Indy Pre-K Scholarship Program Holding Lottery This Week
The lottery for the Indy Preschool Scholarship Program (Indy PSP) happens this week, and approximately 1,300 of the more than 5,000 families who applied for the program will be chosen to receive a scholarship for their three- and four-year-olds to attend a Level 3 or 4 program on the state’s Paths to QUALITY ranking system.
Jason Kloth, the city’s Deputy Mayor for Education, says his office did not expect this many applicants, especially considering there is an estimated 6,000-12,000 eligible children in the city who qualify for the program.

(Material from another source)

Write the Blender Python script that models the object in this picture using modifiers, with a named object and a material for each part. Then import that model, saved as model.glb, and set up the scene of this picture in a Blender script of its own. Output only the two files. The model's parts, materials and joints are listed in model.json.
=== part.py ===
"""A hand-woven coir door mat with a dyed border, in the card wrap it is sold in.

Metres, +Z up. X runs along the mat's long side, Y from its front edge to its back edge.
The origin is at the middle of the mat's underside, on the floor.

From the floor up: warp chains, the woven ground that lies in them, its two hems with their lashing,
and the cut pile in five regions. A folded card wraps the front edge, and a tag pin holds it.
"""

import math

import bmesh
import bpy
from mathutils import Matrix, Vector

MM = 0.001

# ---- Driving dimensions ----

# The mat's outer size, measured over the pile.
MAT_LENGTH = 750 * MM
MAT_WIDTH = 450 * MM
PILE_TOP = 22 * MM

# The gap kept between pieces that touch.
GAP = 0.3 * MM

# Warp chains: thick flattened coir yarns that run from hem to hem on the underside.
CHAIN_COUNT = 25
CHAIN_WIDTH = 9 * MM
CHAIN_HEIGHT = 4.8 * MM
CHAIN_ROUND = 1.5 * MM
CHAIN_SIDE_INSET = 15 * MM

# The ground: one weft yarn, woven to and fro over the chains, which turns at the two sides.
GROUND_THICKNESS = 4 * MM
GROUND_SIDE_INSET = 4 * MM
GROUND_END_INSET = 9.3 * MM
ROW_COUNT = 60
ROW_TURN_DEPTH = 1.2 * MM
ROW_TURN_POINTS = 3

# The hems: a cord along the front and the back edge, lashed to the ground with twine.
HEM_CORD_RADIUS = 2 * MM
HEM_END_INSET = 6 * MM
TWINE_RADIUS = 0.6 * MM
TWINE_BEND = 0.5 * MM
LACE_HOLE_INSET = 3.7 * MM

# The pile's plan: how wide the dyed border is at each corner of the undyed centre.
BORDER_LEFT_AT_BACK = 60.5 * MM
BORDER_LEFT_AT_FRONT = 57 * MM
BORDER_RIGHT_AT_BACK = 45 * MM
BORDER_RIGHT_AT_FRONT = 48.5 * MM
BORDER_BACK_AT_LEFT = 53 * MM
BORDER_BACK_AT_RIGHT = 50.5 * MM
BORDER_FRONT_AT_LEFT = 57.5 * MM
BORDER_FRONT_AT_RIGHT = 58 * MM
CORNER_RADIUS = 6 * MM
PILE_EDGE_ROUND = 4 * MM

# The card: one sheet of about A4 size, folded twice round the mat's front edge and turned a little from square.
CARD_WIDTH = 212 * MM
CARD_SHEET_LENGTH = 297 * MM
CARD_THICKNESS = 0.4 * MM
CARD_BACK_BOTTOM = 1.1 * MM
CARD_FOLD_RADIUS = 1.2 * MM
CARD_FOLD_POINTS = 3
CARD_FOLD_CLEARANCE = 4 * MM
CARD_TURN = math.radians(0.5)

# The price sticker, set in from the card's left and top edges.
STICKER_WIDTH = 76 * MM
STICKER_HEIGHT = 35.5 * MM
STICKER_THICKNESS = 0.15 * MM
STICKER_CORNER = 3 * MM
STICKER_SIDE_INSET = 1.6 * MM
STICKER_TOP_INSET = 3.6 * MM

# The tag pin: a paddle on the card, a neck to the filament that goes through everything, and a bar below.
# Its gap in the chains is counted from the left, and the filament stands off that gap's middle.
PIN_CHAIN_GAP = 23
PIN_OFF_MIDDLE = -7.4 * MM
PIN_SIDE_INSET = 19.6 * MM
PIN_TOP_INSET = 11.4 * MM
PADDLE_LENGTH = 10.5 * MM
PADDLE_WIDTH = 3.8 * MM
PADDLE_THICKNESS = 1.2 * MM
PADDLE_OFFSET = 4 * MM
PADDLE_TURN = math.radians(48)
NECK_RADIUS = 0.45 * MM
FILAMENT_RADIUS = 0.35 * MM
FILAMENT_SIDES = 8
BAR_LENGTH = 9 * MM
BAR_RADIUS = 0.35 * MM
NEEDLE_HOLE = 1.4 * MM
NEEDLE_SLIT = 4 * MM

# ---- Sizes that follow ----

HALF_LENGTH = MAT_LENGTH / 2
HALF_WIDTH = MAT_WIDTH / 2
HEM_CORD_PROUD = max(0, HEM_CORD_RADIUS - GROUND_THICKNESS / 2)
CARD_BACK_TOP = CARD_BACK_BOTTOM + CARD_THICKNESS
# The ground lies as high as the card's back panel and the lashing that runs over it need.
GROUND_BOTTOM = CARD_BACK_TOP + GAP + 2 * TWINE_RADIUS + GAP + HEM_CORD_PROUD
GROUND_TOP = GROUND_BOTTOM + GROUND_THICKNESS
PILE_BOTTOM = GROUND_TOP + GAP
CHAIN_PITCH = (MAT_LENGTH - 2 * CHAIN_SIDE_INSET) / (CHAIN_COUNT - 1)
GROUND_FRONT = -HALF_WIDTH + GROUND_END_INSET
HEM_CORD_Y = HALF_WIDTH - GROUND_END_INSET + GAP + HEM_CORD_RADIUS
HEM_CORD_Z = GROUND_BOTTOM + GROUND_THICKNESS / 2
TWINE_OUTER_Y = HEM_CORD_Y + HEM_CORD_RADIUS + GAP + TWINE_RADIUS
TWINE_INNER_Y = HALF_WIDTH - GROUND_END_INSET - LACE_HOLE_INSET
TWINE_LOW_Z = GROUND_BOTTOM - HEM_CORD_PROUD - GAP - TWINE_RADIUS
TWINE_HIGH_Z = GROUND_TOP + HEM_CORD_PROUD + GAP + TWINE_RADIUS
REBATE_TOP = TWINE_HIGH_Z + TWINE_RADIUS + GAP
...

“To see that kind of response in a fairly short window of time for a program in the first year of its inception is just exceptional,” Kloth says. “It’s just a testament to the great work of the United Way of Central Indiana and the Indiana Neighborhood Resource Center.”
Selected families will receive a letter next week, at which point they will have two weeks to accept the scholarship and until July to select a qualified provider.

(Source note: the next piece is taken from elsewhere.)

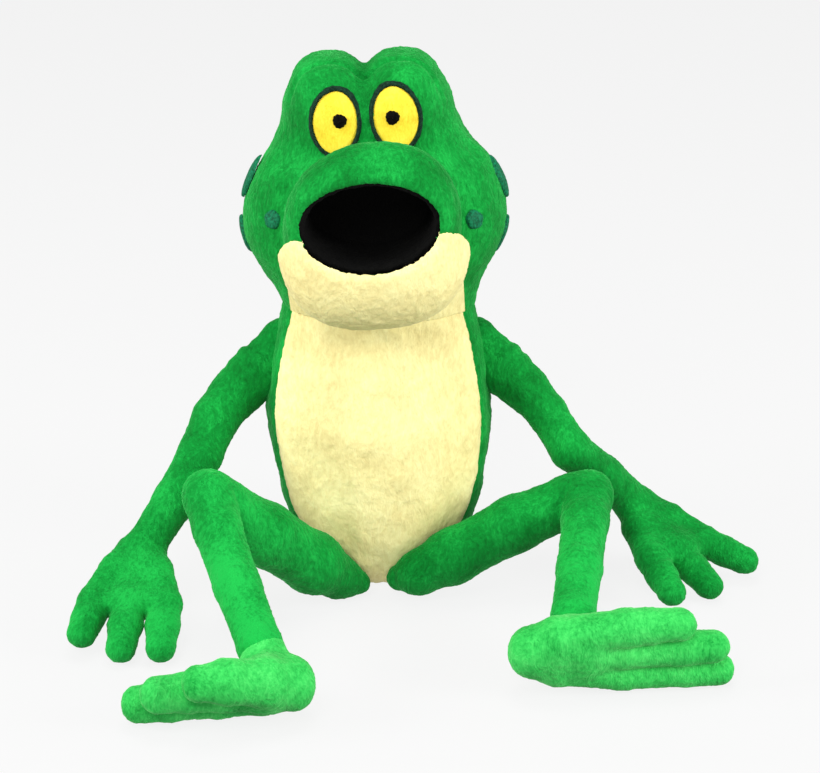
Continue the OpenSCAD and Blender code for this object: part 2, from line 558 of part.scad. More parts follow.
// ---- hands and feet: three padded rays side by side, each running out into a finger or toe ----
// o origin, d along, w across, rows of [share of length, centre offset share, half width, half thickness]
// side is -1, 0 or 1: which ray it is; facing sides are flat so that the rays lie snugly together.
function ray_pt(o, d, w, n, s, x, ang, hw, ht, side, snug) =
    let (c = cos(ang), sn = sin(ang), e = snug && c * side <= 0.01 ? 7 : 2.2,
         k = pow(pow(abs(c), e) + pow(abs(sn), e), -1 / e))
    o + d * s + w * (x + hw * k * c) + n * (ht * k * sn);
ray_sides = 14;
module ray(o, d, w, rows, side, snug_n) {
    n = cross(d, w);
    stack([for (i = [0:len(rows) - 1]) let (r = rows[i])
        [for (j = [0:ray_sides - 1])
            ray_pt(o, d, w, n, r[0], r[1], 360 * (j + 0.5) / ray_sides, r[2], r[3], side, i < snug_n)]]);
}
hand_start = 8;
palm_end = 40;
finger_r = 8.4;
finger_t = 7.8;
function finger_rows_of(length, spread, k) = [
    [hand_start, k * 6.4, 3, 6.5],
    [hand_start + 8, k * 8.8, 4.2, 9.5],
    [26, k * 14.6, 7.1, 10.5],
    [palm_end, k * 19.4, 9.5, 9.8],
    [palm_end + 5, k * 19.4 + 5 * tan(spread), finger_r, 9],
    [length - 8, k * 19.4 + (length - 8 - palm_end) * tan(spread), finger_r, finger_t],
    [length - 2, k * 19.4 + (length - 2 - palm_end) * tan(spread), 0.72 * finger_r, 0.72 * finger_t],
    [length, k * 19.4 + (length - palm_end) * tan(spread), 0.3 * finger_r, 0.3 * finger_t]];
hand_r_dir = toward(265.9, -24.8);
hand_l_dir = toward(-53.8, -24.5);
module hand(at, d, roll, lengths, spreads) {
    w = spun(level(d), d, roll);
    for (k = [-1:1]) ray(at, d, w, finger_rows_of(lengths[k + 1], spreads[k + 1], k), k, 4);
}
// finger lengths from the wrist and how far each finger turns out, thumb side last on the left hand
hand_r_lengths = [66, 75, 74];
hand_r_spreads = [-9, 0, 6];
hand_l_lengths = [74, 74, 66];
hand_l_spreads = [-12, 0, 26];
module right_hand() { color(green) hand(wrist_r, hand_r_dir, 0, hand_r_lengths, hand_r_spreads); }
module left_hand() { color(green) hand(wrist_l, hand_l_dir, 0, hand_l_lengths, hand_l_spreads); }

foot_r_heel = 26;
foot_l_heel = 34;
foot_r_depth = 18.4;
foot_l_depth = 24;
foot_half_t = 10.5;
function toe_rows_of(length, k, spread, heel) = [
    [-heel + 0.5, k * 7.2, 3.4, 4],
    [-heel + 5, k * 11, 5.2, 8],
    [-heel + 16, k * 14.6, 7.1, foot_half_t],
    [20, k * 16.4, 7.9, foot_half_t],
    [length - heel - 26, k * 16.6, 7.9, 9.8],
    [length - heel - 7, k * (16.6 + spread), 7.8, 9],
    [length - heel - 1.5, k * (16.6 + spread), 5.6, 6.5],
    [length - heel, k * (16.6 + spread), 2.4, 3]];
foot_r_dir = toward(194, 2);
foot_l_dir = toward(4, 0);
foot_r_tilt = 33;
foot_l_tilt = 107;
foot_r_lift = 3.2;
foot_l_lift = 0.4;
module foot(at, d, tilt, lift, lengths, heel, depth) {
    w = spun(level(d), d, tilt);
    n = cross(d, w);
    side = n[1] < 0 ? 1 : -1;
    for (k = [-1:1])
        ray(at + n * side * depth + w * lift, d, w, toe_rows_of(lengths[k + 1], k, 0.6, heel), k, 5);
}
// heel to toe tip of the three toes of each foot
toe_r_lengths = [99, 94, 72];
toe_l_lengths = [114, 118, 96];
module right_foot() {
    color(green) foot(ankle_r, foot_r_dir, foot_r_tilt, foot_r_lift, toe_r_lengths, foot_r_heel, foot_r_depth);
}
module left_foot() {
    color(green) foot(ankle_l, foot_l_dir, foot_l_tilt, foot_l_lift, toe_l_lengths, foot_l_heel, foot_l_depth);
}

belly_panel();
right_side_panel();
left_side_panel();
back_panel();
seat_panel();
hand_cuff();
cuff_hem();
hand_sleeve();
torso_padding();
neck_band();
head_back_panel();
forehead_panel();
right_cheek_panel();
left_cheek_panel();
crown_plate();
brow_humps();
crown_stuffing();
cheek_stuffing();
snout_panel();
snout_stuffing();
finger_pocket();
mouth_roof_board();
mouth_roof_lining();
mouth_back_lining();
right_eye_white();
right_eye_outline();
right_pupil();
left_eye_white();
left_eye_outline();
left_pupil();
right_cheek_spots();
left_cheek_spots();
jaw_panel();
jaw_stuffing();
jaw_board();
mouth_floor_lining();
thumb_pocket();
right_upper_arm();
right_forearm();
right_hand();
left_upper_arm();
left_forearm();
left_hand();
right_thigh();
right_shin();
right_foot();
left_thigh();
left_shin();
left_foot();
right_arm_stuffing();
right_forearm_stuffing();
left_arm_stuffing();
left_forearm_stuffing();
right_thigh_stuffing();
right_shin_stuffing();
left_thigh_stuffing();
left_shin_stuffing();
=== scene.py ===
"""A sitting plush frog hand puppet: soft skins, eyes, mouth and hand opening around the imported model."""
import json
import math

import bpy
import numpy as np
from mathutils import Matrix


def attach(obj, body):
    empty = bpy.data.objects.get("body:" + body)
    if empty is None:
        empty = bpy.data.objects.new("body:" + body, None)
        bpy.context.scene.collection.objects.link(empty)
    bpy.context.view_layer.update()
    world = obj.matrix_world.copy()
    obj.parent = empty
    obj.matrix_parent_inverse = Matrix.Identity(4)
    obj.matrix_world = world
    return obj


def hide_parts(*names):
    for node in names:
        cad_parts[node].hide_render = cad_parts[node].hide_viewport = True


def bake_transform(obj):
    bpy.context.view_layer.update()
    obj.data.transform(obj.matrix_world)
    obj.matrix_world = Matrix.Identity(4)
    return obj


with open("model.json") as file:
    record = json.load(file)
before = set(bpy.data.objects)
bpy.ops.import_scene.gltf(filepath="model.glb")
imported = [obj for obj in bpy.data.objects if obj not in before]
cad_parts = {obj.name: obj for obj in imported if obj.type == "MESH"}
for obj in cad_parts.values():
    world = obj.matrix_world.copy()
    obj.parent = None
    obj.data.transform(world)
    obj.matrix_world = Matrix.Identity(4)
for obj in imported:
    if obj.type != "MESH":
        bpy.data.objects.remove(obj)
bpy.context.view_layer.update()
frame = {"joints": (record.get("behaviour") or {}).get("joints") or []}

import openvdb
from mathutils import Vector
from mathutils.kdtree import KDTree

MM = 0.001
SEED = 20
JOINTS = {j["name"]: j for j in frame["joints"]}


def at(name):
    """Place of a joint in millimetres."""
    return np.array(JOINTS[name]["pos_m"], float) / MM


def unit(v):
    v = np.asarray(v, float)
    return v / np.linalg.norm(v)


def toward(azimuth, elevation):
    a, e = math.radians(azimuth), math.radians(elevation)
    return np.array([math.cos(e) * math.cos(a), math.cos(e) * math.sin(a), math.sin(e)])


def level(d):
    return unit([-d[1], d[0], 0.0])


def spun(v, axis, angle):
    a = math.radians(angle)
    return v * math.cos(a) + np.cross(axis, v) * math.sin(a) + axis * np.dot(axis, v) * (1 - math.cos(a))


# ---- the head leans sideways about the foot of the neck ----
LEAN = math.radians(3.5)
LEAN_Z = 165.0


def lean(p):
    p = np.asarray(p, float)
    x, y, z = p[..., 0], p[..., 1], p[..., 2] - LEAN_Z
    return np.stack([x * math.cos(LEAN) - z * math.sin(LEAN), y,
                     LEAN_Z + x * math.sin(LEAN) + z * math.cos(LEAN)], -1)


def unlean(P):
    x, y, z = P[0], P[1], P[2] - LEAN_Z
    return [x * math.cos(LEAN) + z * math.sin(LEAN), y, LEAN_Z - x * math.sin(LEAN) + z * math.cos(LEAN)]


# ---- distance fields on a regular grid ----
class Grid:
    def __init__(self, lo, hi, step):
        self.lo, self.step = np.array(lo, float), step
        count = np.ceil((np.array(hi, float) - self.lo) / step).astype(int) + 1
        axes = [self.lo[i] + step * np.arange(count[i]) for i in range(3)]
        self.P = [a.astype(np.float32) for a in np.meshgrid(*axes, indexing="ij")]

    def skin(self, field):
        """Points and quads of the surface where the field is zero; the quads face inward."""
        g = openvdb.FloatGrid(20.0)
        g.copyFromArray(np.ascontiguousarray(field, dtype=np.float32))
        points, quads = g.convertToQuads(0.0)
        return self.lo + np.asarray(points, float) * self.step, np.asarray(quads, np.int64)[:, ::-1]

    def sample(self, field, p):
        """The field at the points p, between grid places."""
        q = (np.asarray(p, float) - self.lo) / self.step
        i = np.clip(np.floor(q).astype(int), 0, np.array(field.shape) - 2)
        f = np.clip(q - i, 0, 1)
        out = 0.0
        for dx in (0, 1):
            for dy in (0, 1):
                for dz in (0, 1):
                    w = ((f[:, 0] if dx else 1 - f[:, 0]) * (f[:, 1] if dy else 1 - f[:, 1])
                         * (f[:, 2] if dz else 1 - f[:, 2]))
                    out = out + w * field[i[:, 0] + dx, i[:, 1] + dy, i[:, 2] + dz]
        return out

    def hit(self, field, start, way, reach, steps=160):
        """First place along each ray, coming in from its far end, where the field turns negative."""
        t = np.linspace(reach, 0, steps)
        found = np.zeros(len(start))
        last = np.full(len(start), 1.0)
        done = np.zeros(len(start), bool)
        for a, b in zip(t[:-1], t[1:]):
            value = self.sample(field, start + way * b)
            new = (~done) & (value < 0)
            share = last / np.maximum(last - value, 1e-6)
            found[new] = (a + (b - a) * share)[new]
            done |= new
            last = np.maximum(value, 1e-3)
        return start + way * found[:, None]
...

Like On My Way Pre-K, the state’s pre-k pilot program, families that receive a scholarship can only use it at a provider that is a Level 3 or 4 on PTQ. But unlike the state’s program, the Indianapolis program accepts both three- and four-year-olds, whereas the state’s program focuses on four-year-olds.

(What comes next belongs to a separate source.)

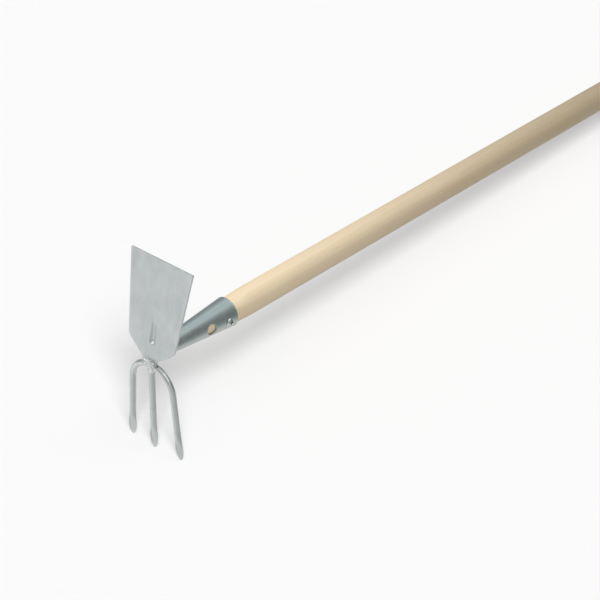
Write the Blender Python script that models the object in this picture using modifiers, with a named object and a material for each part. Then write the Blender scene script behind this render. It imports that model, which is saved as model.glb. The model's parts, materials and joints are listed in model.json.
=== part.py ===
# Double hoe: a steel blade and a three-tined fork, welded to a rolled socket on an ash handle.
# Metres, +Z up. The tool is built with its handle along +X, the blade up and the tines down.
# It is then laid on its three tine tips and the butt of its handle, as it rests on a floor.

import math

import bmesh
import bpy
from mathutils import Vector

# Clearance between pieces that touch
GAP = 0.0003

# Blade: one piece of sheet, with its back face through the tool's centre
BLADE_THICKNESS = 0.0020
BLADE_LEAN = math.radians(12.5)      # towards the handle
CUTTING_WIDTH = 0.0782
BLADE_LENGTH = 0.1020                # from the foot of the neck to the cutting edge
SHOULDER_WIDTH = 0.0588
SHOULDER_HEIGHT = 0.0194             # above the foot of the neck
NECK_WIDTH = 0.0168
NECK_HEIGHT = 0.0043
CUTTING_CORNER = 0.0008              # radius of the two corners of the cutting edge
SHOULDER_CORNER = 0.0090
NECK_CORNER = 0.0030
SHEET_ROUNDING = 0.0003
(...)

Over the next five years, around $55 million will go into the scholarship program, with money coming from the city, philanthropic and corporate matches, as well as the state’s contribution for On My Way Pre-K, for which Indianapolis is one of the pilot cities.
The push for pre-k in Indianapolis was a priority for Mayor Greg Ballard, who will not run for re-election in 2016. Kloth says as his office gets the program off the ground, they hope whoever is the new mayor will continue the work already started and keep the program going.
“My sense is that the candidates will be supportive of this, especially considering the overwhelming response from our community and the fact that it was passed with true bipartisan support out of the City-County Council,” Kloth says.
The overwhelming response from families means as the program continues, pre-k programs in the city will have to create more available spots to accommodate all of the students with scholarships.